(GIVEN REQUEST) Reproduce, word for word, only the lines from the one containing "Continue the three.js" through the one containing "const largest = (cut)", both included.

[Stored data entries]
....

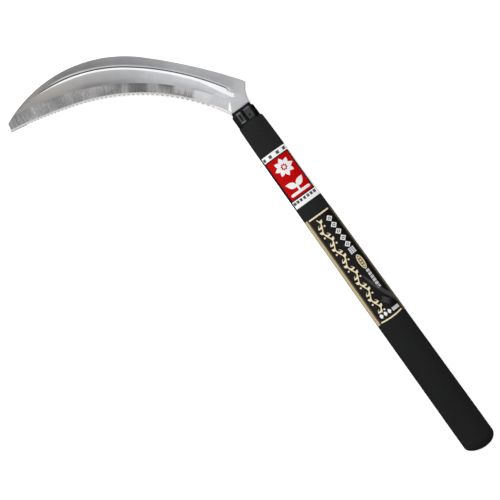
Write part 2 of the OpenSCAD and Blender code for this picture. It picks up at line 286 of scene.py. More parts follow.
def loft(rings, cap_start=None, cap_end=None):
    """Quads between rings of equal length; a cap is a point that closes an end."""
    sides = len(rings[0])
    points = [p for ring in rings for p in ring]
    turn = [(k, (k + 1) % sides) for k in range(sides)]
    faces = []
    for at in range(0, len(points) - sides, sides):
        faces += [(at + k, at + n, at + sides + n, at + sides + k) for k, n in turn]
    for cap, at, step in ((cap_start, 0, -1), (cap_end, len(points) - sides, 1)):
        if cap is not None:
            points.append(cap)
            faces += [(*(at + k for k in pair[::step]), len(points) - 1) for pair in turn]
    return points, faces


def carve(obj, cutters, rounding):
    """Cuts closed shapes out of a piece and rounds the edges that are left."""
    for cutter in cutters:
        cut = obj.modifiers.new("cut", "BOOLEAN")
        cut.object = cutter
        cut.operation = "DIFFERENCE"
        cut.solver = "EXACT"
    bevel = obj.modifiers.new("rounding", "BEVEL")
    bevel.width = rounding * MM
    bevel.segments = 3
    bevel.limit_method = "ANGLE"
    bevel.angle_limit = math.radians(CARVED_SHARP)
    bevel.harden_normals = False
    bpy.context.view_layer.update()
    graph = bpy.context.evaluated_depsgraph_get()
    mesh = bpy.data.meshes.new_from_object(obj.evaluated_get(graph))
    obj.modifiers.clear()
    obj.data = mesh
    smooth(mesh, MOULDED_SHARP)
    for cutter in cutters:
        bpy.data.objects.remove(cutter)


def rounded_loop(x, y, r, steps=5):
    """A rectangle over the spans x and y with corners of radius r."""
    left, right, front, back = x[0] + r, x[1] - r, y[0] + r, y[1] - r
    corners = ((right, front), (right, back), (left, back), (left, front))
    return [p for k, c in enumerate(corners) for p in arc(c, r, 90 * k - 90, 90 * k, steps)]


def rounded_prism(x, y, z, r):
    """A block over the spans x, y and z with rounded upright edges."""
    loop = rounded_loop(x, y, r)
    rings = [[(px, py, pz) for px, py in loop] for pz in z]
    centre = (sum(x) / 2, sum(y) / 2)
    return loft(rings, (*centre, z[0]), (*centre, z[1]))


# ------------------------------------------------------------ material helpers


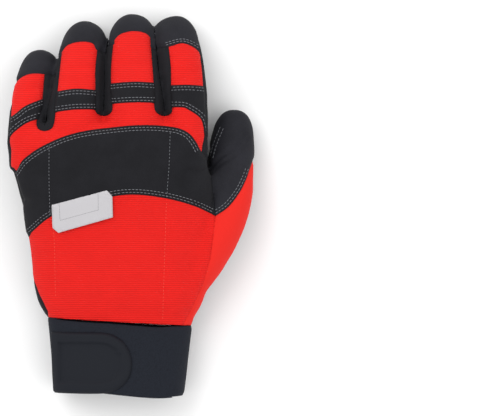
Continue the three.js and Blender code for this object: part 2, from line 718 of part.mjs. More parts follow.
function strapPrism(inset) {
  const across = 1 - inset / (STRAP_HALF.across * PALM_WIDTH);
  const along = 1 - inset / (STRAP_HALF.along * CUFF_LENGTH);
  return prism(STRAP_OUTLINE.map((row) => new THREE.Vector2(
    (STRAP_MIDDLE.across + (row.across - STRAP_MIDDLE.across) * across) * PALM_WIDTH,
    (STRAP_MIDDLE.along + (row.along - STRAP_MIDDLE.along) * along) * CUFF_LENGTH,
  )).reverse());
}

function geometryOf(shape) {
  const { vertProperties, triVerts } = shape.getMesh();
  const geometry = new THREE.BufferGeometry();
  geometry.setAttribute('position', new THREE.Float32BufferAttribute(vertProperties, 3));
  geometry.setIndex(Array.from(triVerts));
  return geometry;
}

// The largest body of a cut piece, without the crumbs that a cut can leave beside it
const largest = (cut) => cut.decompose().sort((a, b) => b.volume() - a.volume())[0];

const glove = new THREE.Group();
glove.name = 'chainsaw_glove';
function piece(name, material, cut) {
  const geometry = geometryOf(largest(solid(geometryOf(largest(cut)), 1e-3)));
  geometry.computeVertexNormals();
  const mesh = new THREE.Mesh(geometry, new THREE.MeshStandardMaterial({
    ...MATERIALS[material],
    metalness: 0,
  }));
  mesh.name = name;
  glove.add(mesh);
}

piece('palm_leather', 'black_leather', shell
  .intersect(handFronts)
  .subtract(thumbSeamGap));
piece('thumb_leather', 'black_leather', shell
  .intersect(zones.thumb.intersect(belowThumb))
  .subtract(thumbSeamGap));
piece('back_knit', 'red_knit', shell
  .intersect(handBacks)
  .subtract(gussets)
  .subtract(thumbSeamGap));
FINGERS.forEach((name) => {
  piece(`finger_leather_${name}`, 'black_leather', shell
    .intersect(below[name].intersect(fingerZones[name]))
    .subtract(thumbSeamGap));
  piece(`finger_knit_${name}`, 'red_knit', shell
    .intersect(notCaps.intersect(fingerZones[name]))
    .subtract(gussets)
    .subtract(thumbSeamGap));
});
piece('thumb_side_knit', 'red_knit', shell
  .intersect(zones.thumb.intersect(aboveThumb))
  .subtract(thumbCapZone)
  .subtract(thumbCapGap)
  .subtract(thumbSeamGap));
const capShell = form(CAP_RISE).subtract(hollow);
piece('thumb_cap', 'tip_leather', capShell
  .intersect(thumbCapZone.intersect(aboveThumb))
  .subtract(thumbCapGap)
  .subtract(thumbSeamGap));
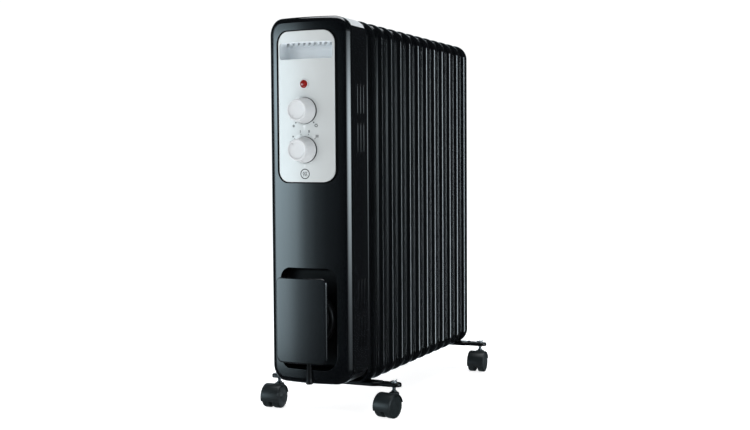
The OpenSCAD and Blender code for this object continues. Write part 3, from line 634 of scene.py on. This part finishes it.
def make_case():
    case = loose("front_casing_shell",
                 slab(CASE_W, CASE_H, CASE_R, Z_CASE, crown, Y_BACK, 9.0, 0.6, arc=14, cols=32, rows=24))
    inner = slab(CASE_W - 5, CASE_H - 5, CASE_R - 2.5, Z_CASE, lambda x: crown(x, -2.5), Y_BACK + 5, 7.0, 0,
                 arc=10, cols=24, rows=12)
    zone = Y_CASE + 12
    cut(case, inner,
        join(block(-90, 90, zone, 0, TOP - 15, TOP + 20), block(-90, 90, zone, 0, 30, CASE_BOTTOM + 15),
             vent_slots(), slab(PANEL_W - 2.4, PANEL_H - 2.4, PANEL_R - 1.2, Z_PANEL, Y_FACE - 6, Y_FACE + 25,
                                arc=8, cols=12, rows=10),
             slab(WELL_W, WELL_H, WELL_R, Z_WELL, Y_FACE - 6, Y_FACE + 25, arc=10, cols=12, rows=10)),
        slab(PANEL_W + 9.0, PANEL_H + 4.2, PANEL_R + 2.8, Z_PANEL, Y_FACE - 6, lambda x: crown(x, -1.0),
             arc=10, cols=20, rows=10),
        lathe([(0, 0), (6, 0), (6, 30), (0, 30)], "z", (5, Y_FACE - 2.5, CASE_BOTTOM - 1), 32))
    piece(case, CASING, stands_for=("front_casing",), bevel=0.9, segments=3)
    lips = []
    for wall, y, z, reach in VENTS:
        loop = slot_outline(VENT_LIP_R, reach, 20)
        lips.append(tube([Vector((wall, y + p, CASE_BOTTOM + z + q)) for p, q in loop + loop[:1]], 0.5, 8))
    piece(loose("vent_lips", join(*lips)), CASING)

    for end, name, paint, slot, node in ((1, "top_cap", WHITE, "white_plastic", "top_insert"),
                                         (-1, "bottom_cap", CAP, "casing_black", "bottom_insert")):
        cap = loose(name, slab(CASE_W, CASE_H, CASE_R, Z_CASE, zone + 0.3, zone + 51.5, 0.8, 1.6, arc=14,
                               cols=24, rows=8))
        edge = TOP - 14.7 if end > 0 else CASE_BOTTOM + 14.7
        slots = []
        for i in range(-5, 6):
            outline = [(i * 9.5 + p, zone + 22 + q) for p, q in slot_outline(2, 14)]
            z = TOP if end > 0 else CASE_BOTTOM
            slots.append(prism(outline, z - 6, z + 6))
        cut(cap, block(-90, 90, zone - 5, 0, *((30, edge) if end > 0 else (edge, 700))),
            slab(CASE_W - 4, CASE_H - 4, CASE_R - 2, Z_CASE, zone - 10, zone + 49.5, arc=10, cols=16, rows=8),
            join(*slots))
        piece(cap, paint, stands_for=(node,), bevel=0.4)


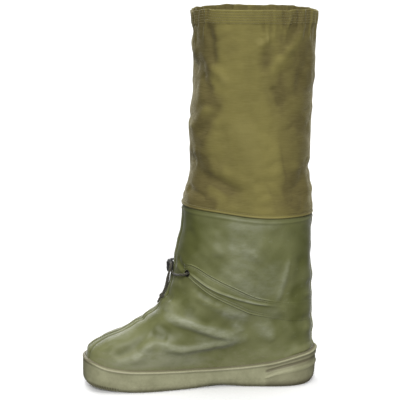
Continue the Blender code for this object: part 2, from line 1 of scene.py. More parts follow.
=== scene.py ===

....

(COMPLETED EXERCISE)
Continue the three.js and Blender code for this object: part 2, from line 718 of part.mjs. More parts follow.
function strapPrism(inset) {
  const across = 1 - inset / (STRAP_HALF.across * PALM_WIDTH);
  const along = 1 - inset / (STRAP_HALF.along * CUFF_LENGTH);
  return prism(STRAP_OUTLINE.map((row) => new THREE.Vector2(
    (STRAP_MIDDLE.across + (row.across - STRAP_MIDDLE.across) * across) * PALM_WIDTH,
    (STRAP_MIDDLE.along + (row.along - STRAP_MIDDLE.along) * along) * CUFF_LENGTH,
  )).reverse());
}

function geometryOf(shape) {
  const { vertProperties, triVerts } = shape.getMesh();
  const geometry = new THREE.BufferGeometry();
  geometry.setAttribute('position', new THREE.Float32BufferAttribute(vertProperties, 3));
  geometry.setIndex(Array.from(triVerts));
  return geometry;
}

// The largest body of a cut piece, without the crumbs that a cut can leave beside it
const largest = (cut) => cut.decompose().sort((a, b) => b.volume() - a.volume())[0];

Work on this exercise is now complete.